Directed by Sebastián Lelio — Screenplay by Emma Donoghue, Alice Birch, and Sebastián Lelio.
General audiences are unlikely to see an opening shot as surprising or even mystifying as the opening shot in Sebastián Lelio’s The Wonder. If you go in knowing that you are about to watch a period drama set in the 1800s, then you’re going to raise your eyebrows when you see what awaits you. Lelio’s first shot shows an empty film set warehouse and a scaffolded house that likely contains a principal set for the film. A female voice sets the mood by way of an absorbing and mysterious narration that emphasizes how the characters in the story cling to and fully believe the stories they tell. As the camera glides into a set containing Florence Pugh in-character, the film begins properly. It is a showy opening that is effective in underlining the questionable reality of the stories we ourselves gather around a television — or inside a theater — to watch, and, even though this framing device is a narrative-breaking technique (not its only fourth wall-breaker in the film) that isn’t wholly unique (just see last year’s HBO Scenes From A Marriage remake), it absolutely is an opening that takes your hand and asks you to partake in the story’s mystery. I think you should accept the offer and the instruction to buy into what you’re seeing.
Based on the Emma Donoghue novel of the same name, Sebastián Lelio’s The Wonder takes place in the 1860s in Ireland, where English nurse Lib Wright (played by Florence Pugh), along with a nun, has been sent to take part in the constant observation of a young girl, Anna (played by Kíla Lord Cassidy), who has supposedly not eaten for an absurd amount of time. A committee wants them to determine whether or not this is a miracle, but preconceived notions may have already made it difficult for anyone to accept conclusions that don’t point to a higher power.
Lelio and his team manage to craft a haunting atmosphere that, when paired with technical elements and acting performances, at certain points almost makes the film feel like an exorcism film. That may sound strange to you, but the mysterious devout confidence that especially Anna but also her family is portrayed with, cinematographer Ari Wegner’s gloomy country landscape, and the score from Matthew Herbert do a lot of hard work to establish that slightly unsettling atmosphere. Herbert’s score is eerie and sometimes ghostlike with its human voices, wind, and distorted sounds that helped to draw me closer to the screen. Herbert’s music might be my favorite singular element in the film. On top of that, the production design and costuming are top-notch and very convincing, in spite of the narrative-breaking opening.

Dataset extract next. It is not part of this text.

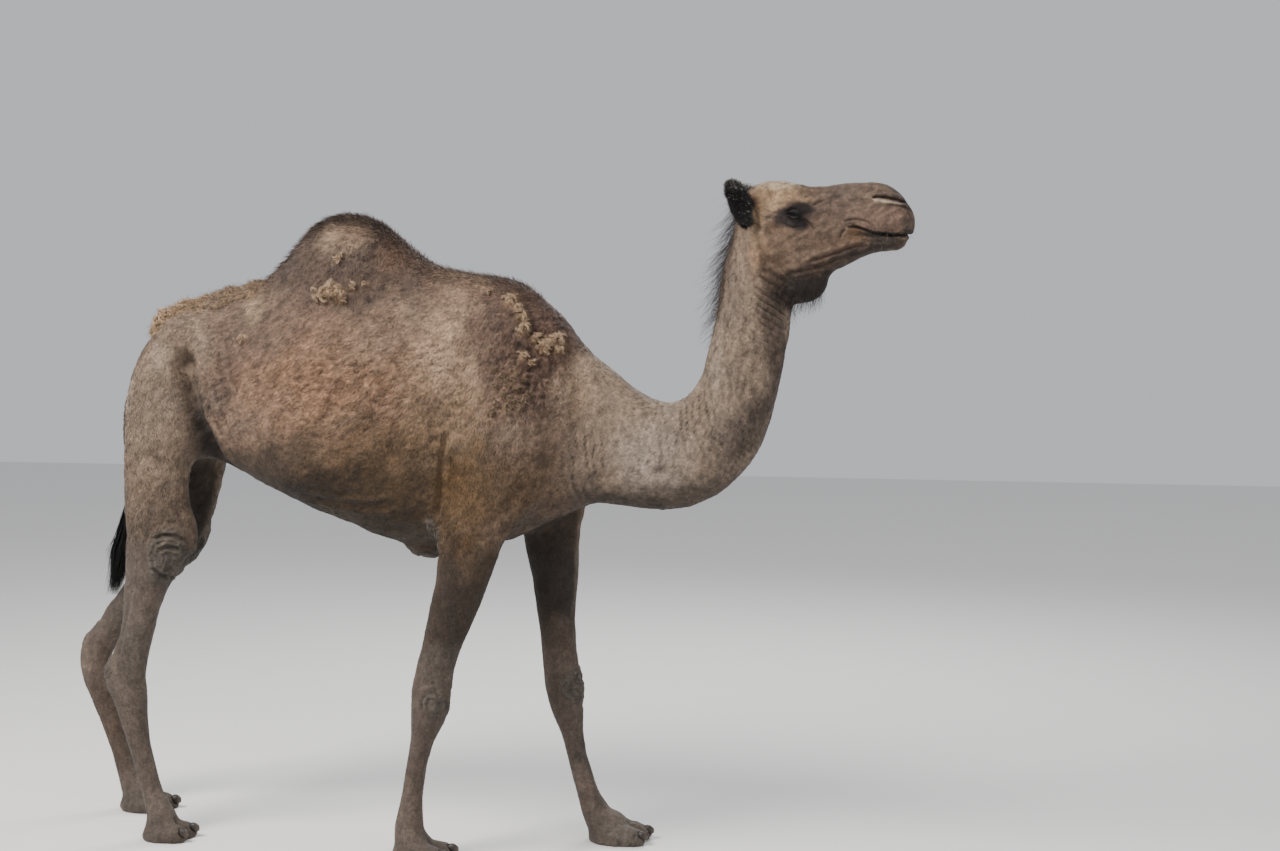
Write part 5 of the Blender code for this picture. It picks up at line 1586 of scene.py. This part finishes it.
def eye_colours(rel, gaze):
    """A dark brown iris with a long level pupil, for points seen from the middle of the ball."""
    ahead = np.array([1.0, 0, 0]) - gaze * gaze[0]
    ahead = ahead / np.linalg.norm(ahead)
    above = np.cross(gaze, ahead)
    above = above * (1 if above[2] > 0 else -1)
    u, v, w = rel @ ahead, rel @ above, rel @ gaze
    r = np.hypot(u, v)
    streak = noise(np.stack([np.arctan2(v, u) * 8, r * 300, w * 0], 1), 1.0, 11)
    iris = linear(*IRIS) * (1 + 0.45 * streak)[:, None]
    iris = iris * (1 - 0.6 * smoothstep(0.0095, 0.0135, r))[:, None]
    white = linear(*EYE_WHITE)
    share = smoothstep(0.0134, 0.0144, r)[:, None]
    colour = iris * (1 - share) + white * share
    slot = np.hypot(u / 0.0062, v / 0.003) + 0.12 * noise(rel, 0.002, 12)
    pupil = smoothstep(1.1, 0.9, slot)[:, None]
    return np.where(w[:, None] > 0, colour * (1 - pupil) + linear(*PUPIL) * pupil, white)


def eyeball(name, side):
    """An eye that looks to its side and a little ahead."""
    gaze = Vector((0.14, side, 0.03)).normalized()
    turn = gaze.to_track_quat("Z", "Y").to_matrix()
    local, faces = ball_mesh(72, 96)
    centre = EYE_CENTRE * (1, side, 1)
    points = local @ np.array(turn).T + centre
    obj = new_object(name, points, faces)
    colour = eye_colours(points - centre, np.array(gaze))
    add_colours(obj.data, np.clip(colour, 0.001, 1))
    return obj


LASH_BLACK = (22, 18, 18)
# rows of lashes: how many, on the upper lid or not, shortest and longest
LASHES = ((150, True, 0.014, 0.024), (110, True, 0.01, 0.017), (46, False, 0.005, 0.009))


def lashes(material_made):
    """Two rows of long lashes on each upper lid and a short row below."""
    roots, ways, sizes = [], [], []
    for side in (-1, 1):
        centre = EYE_CENTRE * (1, side, 1)
        for count, upper, low, high in LASHES:
            u = rng.uniform(-0.92, 0.92, count) * LID_HALF
            up, down = lid_edge(u)
            v = (up if upper else down) + rng.uniform(0, 0.0012, count) * (1 if upper else -1)
            w = np.sqrt(EYE_RADIUS**2 - u**2 - v**2) + 0.001
            _, _, _, along, across = eye_frame(np.zeros((1, 3)), side)
            outward = np.array([0, side, 0.0])
            roots.append(centre + u[:, None] * along + v[:, None] * across + w[:, None] * outward)
            lean = 0.55 * u / LID_HALF + 0.1 * rng.standard_normal(count)
            rise = (0.1 if upper else -0.55) + 0.12 * rng.standard_normal(count)
            ways.append(unit(outward + lean[:, None] * along + rise[:, None] * across))
            sizes.append(rng.uniform(low, high, count))
    roots, ways, sizes = np.concatenate(roots), np.concatenate(ways), np.concatenate(sizes)
    paths = strand_paths(roots, ways, sizes, 6, (0, 0, -0.62), 0.02)
    colours = np.tile(linear(*LASH_BLACK), (len(roots), 1))
    uv = np.tile([[0.5, 0.995]], (len(roots), 1))
    obj = ribbon_mesh("lashes", paths, np.full(len(roots), 0.00055), colours, uv, 0.1)
    place(obj, "coat", material_made)


HORN, HORN_TIP = (44, 36, 31), (96, 84, 70)


def make_nails(material_made):
    """The short toenails, rounded and ridged across their growth."""
    chosen = sorted(n for n in nodes if n.startswith("nail"))
    all_points, all_faces, count = [], [], 0
    for name in chosen:
        mesh = nodes[name].data
        made = remeshed(points_of(mesh), triangles_of(mesh), NAIL_VOXEL)
        p = relax(points_of(made), edges_of(made), np.full(len(made.vertices), 0.5), 8)
        middle = (p.min(0) + p.max(0)) / 2
        n = normals_of(p, triangles_of(made))
        ridge = np.sin((p[:, 0] - middle[0]) / 0.0042 * 2 * math.pi + 1.5 * noise(p, 0.01, 3))
        p = p + n * (0.00028 * ridge + 0.0004 * noise(p, 0.004, 5))[:, None]
        all_points.append(p)
        all_faces.append(corners_of(made).reshape(-1, 4) + count)
        count += len(p)
    points = np.concatenate(all_points)
    obj = new_object("nails", points, [np.concatenate(all_faces)])
    streak = noise(points * (0.4, 1.6, 1.6), 0.004, 14)
    middles = np.repeat([p[:, 0].mean() for p in all_points], [len(p) for p in all_points])
    tip = smoothstep(0.006, 0.02, points[:, 0] - middles)
    colours = linear(*HORN) * (1 + 0.35 * streak)[:, None] + linear(*HORN_TIP) * (0.45 * tip)[:, None]
    add_colours(obj.data, np.clip(colours, 0.003, 1))
    place(obj, "nail", material_made, *chosen)


# ---------------------------------------------------------------- the camel
flesh = sorted(n for n in nodes if not n.startswith(SKIN_FREE))
eyes = sorted(n for n in nodes if n.startswith("eye"))
skin = make_skin_mesh(flesh + eyes)
smooth_facets(skin.data)
shape_skin(skin.data)
add_uvs(skin.data, unwrap(skin.data))
ground = Ground(skin.data)
add_colours(skin.data, ground.colours)
hide = painted_material(
    "hide",
    [(420, 0.75, 1.25), (120, 0.74, 1.26), (48, 0.86, 1.14)],
    260,
    (0.62, 0.88),
    [(620, 0.6, 0.9, 0.0011), (190, 0.6, 0.5, 0.0022)],
    sheen=0.05,
)
fur = painted_material(
    "fur",
    [(900, 0.8, 1.2), (120, 0.74, 1.26), (48, 0.86, 1.14)],
    500,
    (0.6, 0.85),
    [(1500, 0.6, 0.4, 0.0003)],
    sheen=0.06,
)
hair = painted_material(
    "hair", [(700, 0.8, 1.2)], 400, (0.52, 0.75), [(1800, 0.6, 0.4, 0.0002)], specular=0.22
)
wet = painted_material(
    "eye", [(300, 0.92, 1.08)], 200, (0.05, 0.12), [(500, 0.5, 0.05, 0.0001)], specular=0.25, coat=0.35
)
horn = painted_material(
    "nail", [(500, 0.8, 1.2)], 300, (0.35, 0.6), [(900, 0.6, 0.5, 0.0004)], specular=0.45
)
place(skin, "coat", hide, *flesh)
for side, label in ((-1, "right"), (1, "left")):
    place(eyeball("eyeball_" + label, side), "eye", wet, "eye_" + label)
make_coat(ground, fur)
make_long_hair(ground, hair)
tail_hair(ground, hair)
wool_locks(ground, fur)
rump_wool(ground, fur)
lashes(hair)
make_nails(horn)


# ---------------------------------------------------------------- floor, light and camera
FLOOR_HALF = 16.0
# the camera stands at eye height, turned and tipped down by these degrees
LENS, CAMERA_PLACE, CAMERA_TURN, CAMERA_TIP = 53.4375, (2.14, -5.72, 1.65), 15, 2.73


def soft_light(name, location, aim, size, power, colour=(1, 1, 1)):
    data = bpy.data.lights.new(name, "AREA")
    data.shape = "DISK"
    data.size = size
    data.energy = power
    data.color = colour
    light = bpy.data.objects.new(name, data)
    light.location = location
    light.rotation_euler = (Vector(aim) - Vector(location)).to_track_quat("-Z", "Y").to_euler()
    bpy.context.scene.collection.objects.link(light)


def studio():
    """A plain floor, a soft sky and three soft lamps."""
    mesh = bpy.data.meshes.new("floor")
    corners = [(x * FLOOR_HALF, y * FLOOR_HALF, 0) for x, y in ((-1, -1), (1, -1), (1, 1), (-1, 1))]
    mesh.from_pydata(corners, [], [(0, 1, 2, 3)])
    floor = bpy.data.objects.new("floor", mesh)
    bpy.context.scene.collection.objects.link(floor)
    made, tree, shader = material("floor")
    shader.inputs["Base Color"].default_value = (0.78, 0.77, 0.75, 1)
    rough = ranged(tree, noise_node(tree, 6.0), 0.3, 0.7, 0.75, 0.9)
    tree.links.new(rough, shader.inputs["Roughness"])
    mesh.materials.append(made)
    world = bpy.data.worlds.new("studio")
    world.use_nodes = True
    sky = world.node_tree.nodes["Background"].inputs
    sky["Color"].default_value = (0.93, 0.95, 1.0, 1)
    sky["Strength"].default_value = 0.62
    bpy.context.scene.world = world
    soft_light("key", (-2.6, -3.4, 5.6), (0, 0, 1.2), 3.0, 600, (1.0, 0.97, 0.93))
    soft_light("fill", (4.5, -3.6, 2.6), (0.4, 0, 1.3), 3.0, 50, (0.95, 0.97, 1.0))
    soft_light("back", (0.5, 4.2, 4.5), (0, 0, 1.3), 3.0, 160)


def photo_camera():
    data = bpy.data.cameras.new("camera")
    data.lens = LENS
    data.sensor_width = 36
    camera = bpy.data.objects.new("camera", data)
    camera.location = CAMERA_PLACE
    camera.rotation_euler = (math.radians(90 - CAMERA_TIP), 0, math.radians(CAMERA_TURN))
    bpy.context.scene.collection.objects.link(camera)
    bpy.context.scene.camera = camera


photo_camera()
studio()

Lelio gets consistently great work out of his leads. Florence Pugh is solid as the concerned nurse that gradually oversteps her boundaries more and more as she becomes more concerned. Pugh is one of the best and most natural performers of her generation so this should come as no surprise. In actuality, I think the most impressive performance is delivered by relative newcomer Kíla Lord Cassidy, whose character’s strange confidence sometimes reads as other-worldly.
To be honest, I thought this film was excellent, and I quite like the idea of focusing audiences’ attention through its narrative-breaking framing device, but with that having been said, I do think it slightly takes away from the central mystery that might initially make people interested in seeing the film. And because of the way the film tends to break the fourth wall, I feel like the film almost does too much to prepare us for, and telegraph, what is going on inside the actual narrative. There is also this romantic development that didn’t entirely work for me.
Sebastián Lelio’s The Wonder is an absorbing period drama about the transformative power of stories. It is interested in how stories comfort us through various states of being and emotional duress, trauma, or grief. Like many films before it, it puts science up against religion, only to reveal that the film isn’t so much about whether or not miracles exist, but rather that it is concerned with how far you’re willing to go before you take responsibility and step in. It made me think of everything from the symbolic representation of the Irish famine to the Milgram experiment.